Problem 2 Develop a Redex model of DADL’s grammar.

Design the metafunction traverse, which mimics a traversal of a DADL specification. See problem set 1 for a specification of a traversal.

Problem 3 Most programming languages, including DSLs, impose conditions on programs that go beyond those of the context-free grammars. Checking these conditions is often called typed checking, even if the properties checked do not look like regular types.

Your task is to equip your solution from problem set 1, problem 2 with a "type checker" for DADL. This "type checker" ensures that a DADL specification satisfies the following conditions:
  • all rooms have unique names

  • no room specifies an exit to itself

  • no room specifies two exits in the same direction going to the same room

  • the player’s location specifies an actual room

  • the rooms are properly connected to each other, that is, if room x specifies a south-bound door to room y, the latter room must come with a north-bound door going to x.
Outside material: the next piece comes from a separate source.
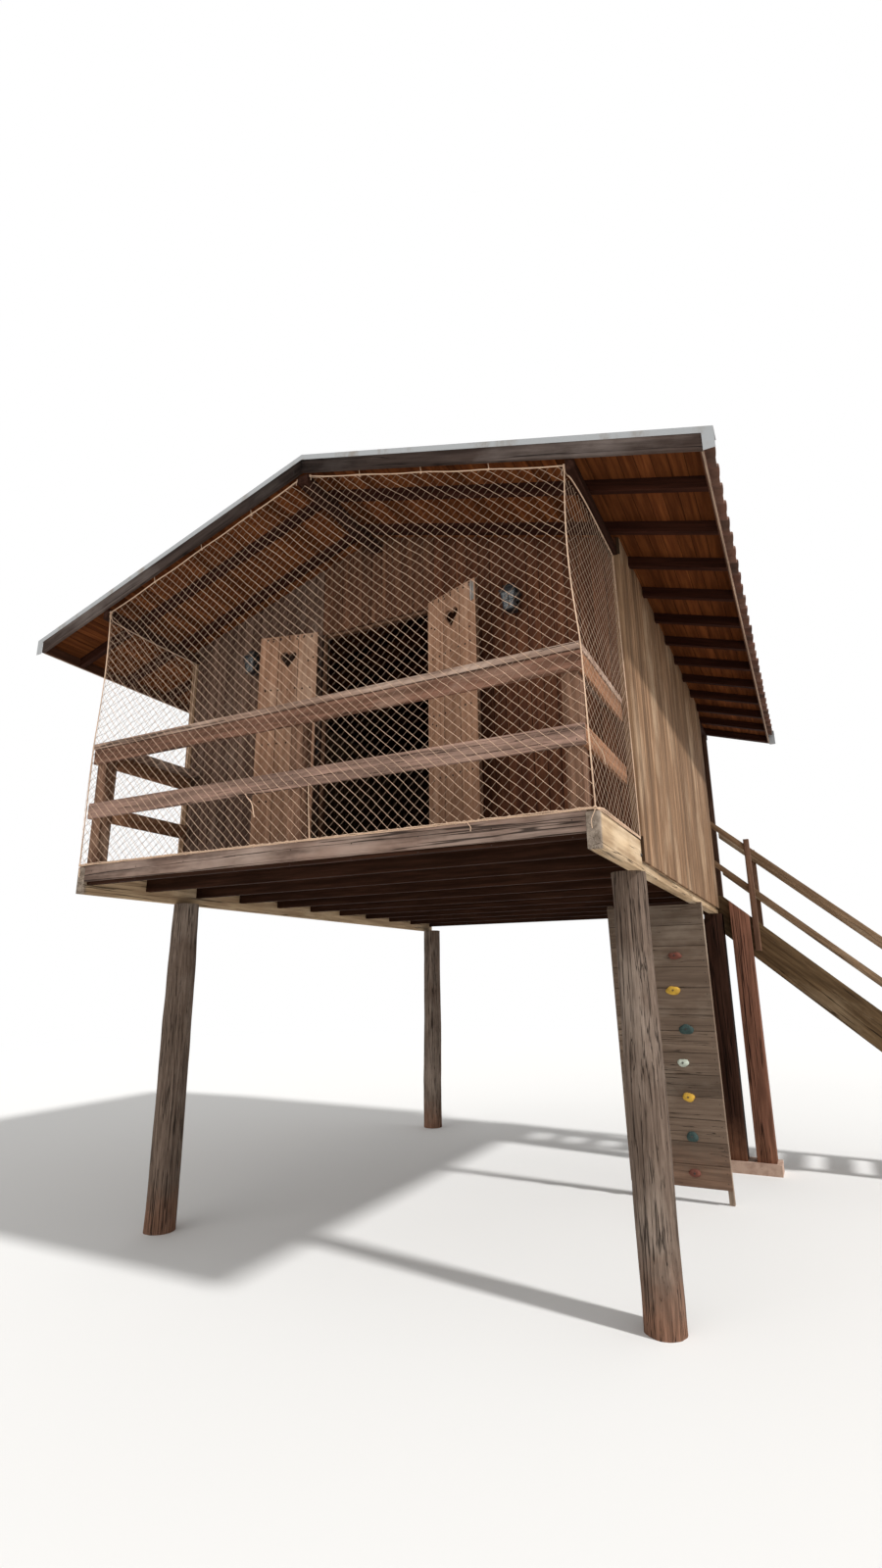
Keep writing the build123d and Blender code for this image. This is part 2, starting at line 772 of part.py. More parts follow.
# Fixed hinge pins, each with a plate screwed to the wall beside the doorway
pins = []
for side in (-1, 1):
    for level in hinge_levels:
        z = leaf_z0 + level * leaf_height
        top = z - hinge_height / 2 - pin_bracket_gap
        low = top - pin_bracket_height
        wall_side = front_wall_y - hinge_plate_thickness
        x0 = side * (pin_x - pin_bracket_half)
        foot = block(x0, side * (pin_x + pin_bracket_reach), wall_side, front_wall_y, low, top)
        arm = block(x0, side * (pin_x + pin_bracket_half), pin_y - pin_bracket_half, wall_side, low, top)
        pin = Cylinder(hinge_pin_radius, hinge_height + 2 * pin_spare)
        pins.append(foot + arm + (Pos(side * pin_x, pin_y, z - pin_drop) * pin))
keep("hinge_pins", group(pins))


# Wall lanterns: back plate, arm, tapered four-sided cage with a cap
def lantern_frame(x):
    z = deck_top + lantern_height
    half = lantern_body_width / 2
    centre_y = front_wall_y - lantern_reach
    plate_width, plate_depth_y, plate_low, plate_high = lantern_plate
    plate_y = front_wall_y - plate_depth_y
    half_plate = plate_width / 2
    half_arm = lantern_arm_side / 2
    arm_top = z + lantern_arm_top
    strut_y = plate_y - lantern_strut_depth
    frame = block(x - half_plate, x + half_plate, plate_y, front_wall_y, z + plate_low, z + plate_high)
    frame = frame + block(x - half_arm, x + half_arm, centre_y, plate_y, arm_top - lantern_arm_side, arm_top)
    frame = frame + block(x - half_arm, x + half_arm, strut_y, plate_y, z + lantern_strut_foot, arm_top)
    cap_side = 2 * (half + lantern_cap_overhang)
    cap_base = Pos(x, centre_y, z + lantern_cap_foot) * Rectangle(cap_side, cap_side)
    cap_head = Pos(x, centre_y, arm_top) * Rectangle(lantern_cap_head, lantern_cap_head)
    frame = frame + loft([cap_base, cap_head])
    base_inset, base_thickness, base_z = lantern_base
    base_side = 2 * (half - base_inset)
    frame = frame + Pos(x, centre_y, z + base_z) * Box(base_side, base_side, base_thickness)
    for sx in (-1, 1):
        for sy in (-1, 1):
            ends = []
            for inset, level in (lantern_bar_foot, lantern_bar_head):
                corner = Pos(x + sx * (half - inset), centre_y + sy * (half - inset), z + level)
                ends.append(corner * Rectangle(lantern_bar, lantern_bar))
            frame = frame + loft(ends)
    return frame


def lantern_glass(x):
    z = deck_top + lantern_height
    half = lantern_body_width / 2
    centre_y = front_wall_y - lantern_reach
    ends = []
    for inset, level in (lantern_pane_foot, lantern_pane_head):
        side = 2 * (half - inset)
        ends.append(Pos(x, centre_y, z + level) * Rectangle(side, side))
    return loft(ends)


keep("lantern_frames", group([lantern_frame(-lantern_offset), lantern_frame(lantern_offset)]))
keep("lantern_glass", group([lantern_glass(-lantern_offset), lantern_glass(lantern_offset)]))


# Safety net borders: six-sided cords drawn tight between their knots
def cord(points, closed=True):
    """Six-sided cord along straight runs."""
    path = Polyline(*points, close=closed)
    section = Plane(path ^ 0) * RegularPolygon(cord_radius, 6)
    return sweep(section, path, transition=Transition.RIGHT)


# Front cord: round the deck edge, the rail corners, the plate ends and the ridge beam
reach = cord_radius + cord_gap
knot_y = (barge_inner_front + rail_front) / 2
knot_x = half_width - plate_width / 2
deck_cord_z = deck_top - cord_deck_drop
eave_cord_z = plate_bottom - reach
right_side = [
    (half_width - cord_corner_inset, -reach, deck_cord_z),
    (cap_x1 + reach, cap_y0 - reach, cap_top),
    (knot_x, knot_y, eave_cord_z),
    (plate_inner_x - reach, knot_y, eave_cord_z),
]
ridge_knot = (0.0, knot_y, ridge_bottom - reach)
left_side = [(-x, y, z) for x, y, z in reversed(right_side)]
front_cord = cord(right_side + [ridge_knot] + left_side)
# Side cord: back under the wall plate, down the wall corner and along the side beam
wall_cord_y = front_wall_y - trim_thickness - reach
beam_cord_x = half_width + reach
side_route = [
    (knot_x, knot_y + 2 * reach, eave_cord_z),
    (knot_x, wall_cord_y, eave_cord_z),
    (beam_cord_x, wall_cord_y, deck_cord_z),
    (beam_cord_x, 0.0, deck_cord_z),
]
side_cord = cord(side_route, closed=False)
keep("net_cords", group([front_cord, side_cord, mirrored(side_cord)]))

# Climbing panel of horizontal planks under the right side, leaning out at the foot
panel_x1 = half_width + panel_proud
panel_x0 = panel_x1 - panel_width
panel_lean = (panel_foot_y - panel_head_y) / beam_bottom


def panel_y(z):
    """Front face of the panel at a height."""
    return panel_foot_y - panel_lean * z


def climbing_panel():
    z_top = beam_bottom - panel_head_gap
    count = round((z_top - panel_ground_gap) / panel_plank)
    step = (z_top - panel_ground_gap) / count
    outline = [(panel_y(panel_ground_gap), panel_ground_gap)]
    for joint in range(1, count):
        z = panel_ground_gap + joint * step
        outline.append((panel_y(z - groove_depth), z - groove_depth))
        outline.append((panel_y(z) + groove_depth, z))
        outline.append((panel_y(z + groove_depth), z + groove_depth))
    outline.append((panel_y(z_top), z_top))
    outline.append((panel_y(z_top) + panel_thickness, z_top))
    outline.append((panel_y(panel_ground_gap) + panel_thickness, panel_ground_gap))
    return profile_yz(outline, panel_x0, panel_x1)


keep("climbing_panel", climbing_panel())
legs = []
for x0 in (panel_x0, panel_x1 - panel_leg_width):
    outline = [
        (panel_y(0) + panel_thickness, 0),
        (panel_y(beam_bottom) + panel_thickness, beam_bottom),
        (panel_y(beam_bottom) + panel_thickness + panel_leg_depth, beam_bottom),
        (panel_y(0) + panel_thickness + panel_leg_depth, 0),
    ]
    legs.append(profile_yz(outline, x0, x0 + panel_leg_width))
keep("panel_legs", group(legs))

# Climbing holds bolted through the planks in two staggered columns
hold_heights = (250.0, 560.0, 900.0, 1200.0, 1500.0, 1850.0, 2170.0)
holds = []
for index, z in enumerate(hold_heights):
    sway = hold_sway if index % 2 else -hold_sway
    for column, rise in hold_columns:
        size = hold_size * (0.8 + 0.1 * ((index * 2) % 5))
        hold_z = z + rise
        plane = Plane(
            origin=(panel_x1 - column + sway, panel_y(hold_z), hold_z),
            x_dir=(1, 0, 0),
            z_dir=(0, -cos(atan(panel_lean)), -sin(atan(panel_lean))),
        )
        sections = []
        for share, spread in hold_sections:
            outline = RegularPolygon(spread * size / 2, hold_facets, rotation=20 * index)
            sections.append(plane.offset(share * hold_height) * outline)
        holds.append(loft(sections, ruled=True))
keep("climbing_holds", group(holds))

# Stair from the rear porch down to the right
rise = deck_top / stair_risers
going = rise / tan(radians(stair_pitch))
stair_y1 = porch_y1
stair_y0 = stair_y1 - stair_width
stair_slope = tan(radians(stair_pitch))
stair_top_x = half_width + stair_start


def stringer_z(x, drop=0.0):
    """Upper edge of the stringers at x, or a line a distance square below it."""
    return deck_top - (x - stair_top_x) * stair_slope - drop / cos(radians(stair_pitch))


def stringer(y0):
    foot_x_top = stair_top_x + deck_top / stair_slope
    foot_x_low = stair_top_x + (deck_top - stringer_depth / cos(radians(stair_pitch))) / stair_slope
    outline = [
        (half_width, deck_top - stringer_head_drop),
        (stair_top_x + stringer_head_drop / stair_slope, deck_top - stringer_head_drop),
        (foot_x_top, 0),
        (foot_x_low, 0),
        (half_width, stringer_z(half_width, stringer_depth)),
    ]
    return profile_xz(outline, y0, y0 + stringer_thickness)


near_stringer = stringer(stair_y0)
far_stringer = stringer(stair_y1 - stringer_thickness)
keep("stair_stringers", group([near_stringer, far_stringer]))
treads = []
for index in range(1, stair_risers):
    tread_top = deck_top - index * rise
    nosing_x = half_width + index * going + tread_nosing
    y0 = stair_y0 + stringer_thickness
    y1 = stair_y1 - stringer_thickness
    treads.append(block(nosing_x - tread_depth, nosing_x, y0, y1, tread_top - tread_thickness, tread_top))
keep("stair_treads", group(treads))

# Stair handrails: two rails a side on newels fixed to the stringers' outer faces
newels = []
stair_rails = []
newel_places = [stair_top_x + along for along in stair_newels_along]
for side, face_y in ((-1, stair_y0), (1, stair_y1)):
    for newel_x in newel_places:
        y1 = face_y + side * stair_newel_side
        z0 = stringer_z(newel_x + stair_newel_side, stringer_depth * stair_newel_foot_share)
        z1 = stringer_z(newel_x) + stair_rail_heights[1] + stair_newel_head
        newels.append(block(newel_x, newel_x + stair_newel_side, face_y, y1, max(z0, 0.0), z1))
    for height in stair_rail_heights:
        x0 = half_width + cladding_thickness
        x1 = newel_places[-1] + stair_rail_end
        outline = [
            (x0, stringer_z(x0) + height),
            (x1, stringer_z(x1) + height),
            (x1, stringer_z(x1) + height - stair_rail_depth),
            (x0, stringer_z(x0) + height - stair_rail_depth),
        ]
        y0 = face_y
        y1 = face_y - side * stair_rail_thickness
        stair_rails.append(profile_xz(outline, min(y0, y1), max(y0, y1)))
keep("stair_newels", group(newels))
keep("stair_rails", group(stair_rails))

# Square posts: one under the side beam, one bolted to the near stringer, on one footing
corner_post_x = half_width - side_beam_thickness / 2
stair_post_x = corner_post_x + square_post_side + stair_post_gap
half_post = square_post_side / 2
post_y0 = stair_y0 - square_post_side
post_y1 = stair_y0
corner_x0 = corner_post_x - half_post
corner_x1 = corner_post_x + half_post
corner_post = block(corner_x0, corner_x1, post_y0, post_y1, footing_height, beam_bottom)
stair_x0 = stair_post_x - half_post
stair_x1 = stair_post_x + half_post
stair_post_outline = [
    (stair_x0, footing_height),
    (stair_x1, footing_height),
    (stair_x1, stringer_z(stair_x1)),
    (stair_x0, stringer_z(stair_x0)),
]
stair_post = profile_xz(stair_post_outline, post_y0, post_y1)
keep("square_posts", group([corner_post, stair_post]))
footing_x0 = corner_x0 - footing_margin
footing_x1 = stair_x1 + footing_margin
footing_y0 = post_y0 - footing_margin
footing_y1 = post_y1 + footing_margin
keep("post_footing", block(footing_x0, footing_x1, footing_y0, footing_y1, 0, footing_height))

# Origin: middle of the outline, on the ground
boxes = [shape.bounding_box() for shape in nodes.values()]
middle_x = (min(box.min.X for box in boxes) + max(box.max.X for box in boxes)) / 2
middle_y = (min(box.min.Y for box in boxes) + max(box.max.Y for box in boxes)) / 2
shift = Pos(-middle_x, -middle_y, 0)
os.makedirs("parts", exist_ok=True)
for name, shape in nodes.items():
    solids = [shift * solid for solid in shape.solids()]
    export_step(solids[0] if len(solids) == 1 else Compound(solids), "parts/" + name + ".step")
print("origin shift", -middle_x, -middle_y)
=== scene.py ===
"""Raised timber cabin with a netted balcony: finishes, fine pieces, light and camera."""

import json
import logging
import random
from contextlib import contextmanager
from dataclasses import dataclass, field, replace
from enum import Enum
from math import asin, atan, cos, pi, radians, sin, tan
from typing import Callable, Iterator, Optional, Sequence

import bmesh
import bpy
from mathutils import Matrix, Vector

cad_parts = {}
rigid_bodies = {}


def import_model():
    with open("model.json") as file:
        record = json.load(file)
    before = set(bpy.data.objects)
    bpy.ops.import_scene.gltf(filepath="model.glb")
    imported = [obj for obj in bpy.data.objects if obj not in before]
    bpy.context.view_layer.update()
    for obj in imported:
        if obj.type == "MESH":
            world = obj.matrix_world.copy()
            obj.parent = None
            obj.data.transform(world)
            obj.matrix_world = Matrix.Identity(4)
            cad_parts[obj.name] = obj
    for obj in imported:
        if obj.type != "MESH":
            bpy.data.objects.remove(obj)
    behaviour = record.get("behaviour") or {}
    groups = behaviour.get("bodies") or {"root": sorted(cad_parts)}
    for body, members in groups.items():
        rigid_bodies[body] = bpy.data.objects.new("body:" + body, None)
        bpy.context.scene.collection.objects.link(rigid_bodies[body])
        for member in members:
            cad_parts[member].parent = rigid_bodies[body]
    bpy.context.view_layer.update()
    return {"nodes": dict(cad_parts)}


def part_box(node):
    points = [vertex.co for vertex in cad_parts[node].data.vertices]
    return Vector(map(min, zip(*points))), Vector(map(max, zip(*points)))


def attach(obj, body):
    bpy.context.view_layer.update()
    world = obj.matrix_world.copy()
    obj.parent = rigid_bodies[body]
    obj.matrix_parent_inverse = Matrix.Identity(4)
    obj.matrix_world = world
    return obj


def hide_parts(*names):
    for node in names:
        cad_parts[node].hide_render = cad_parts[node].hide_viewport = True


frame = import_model()

log = logging.getLogger("cabin")
mesh_ops = bpy.ops.mesh
Triple = tuple[float, float, float]
Piece = bpy.types.Object
NodeTree = bpy.types.NodeTree
Material = bpy.types.Material
shift, rotate = Matrix.Translation, Matrix.Rotation


# Places shared by the pieces, in metres


def house_origin() -> Vector:
    """Find the middle of the platform's front edge, on the ground."""
    low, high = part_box("deck_boards")
    front_low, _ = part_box("end_boards")
    return Vector(((low[0] + high[0]) / 2, front_low[1], 0.0))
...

Here is a specification that violates all of these conditions:

  <configuration name="matthias" at="living-room">

    <room name="living" description="piano">

      <exit direction="east" to="sitting" />

    </room>

    <room name="master" description="bed">

      <exit direction="east" to="master" />

      <exit direction="west" to="master" />

    </room>

    <room name="sitting" description="piano">

      <exit direction="east" to="dining" />

      <exit direction="north" to="living" />

      <exit direction="east" to="dining" />

    </room>

    <room name="dining" description="piano">

      <exit direction="west" to="sitting" />

    </room>

    <room name="living" description="pillows">

      <exit direction="south" to="kitchen" />

    </room>

  </configuration>

Add the type checker to your program from problem set 1. When the type checker discovers a violation, your program must output

  type error!

to standard output and shut down.

Deliverable Email a tar.gz bundle to my CCS email address whose name combines the last names of the pair in alphabetical order. The tar bundle must contain a single directory—with the same name as the tar ball—with a README.txt file, a memo1.pdf file, a problem2.rkt Redex file, and an executable file 3.xyz (for your choice of an "xyz" extension).

The README.txt file must start with the following lines:

  ;; NameOfPartner1, NameOfPartner2

  ;; email@of.partner1.com, email@of.partner2.org

When I unpack the bundle on the standard departmental LINUX boxes (login-linux is a good example), I expect to cd into this directory and run the solution as

  $ ./3.xyz < 3-example1.xml | diff - 3-output1.txt

where 3-example1.xml and 3-output1.txt are files I will supply.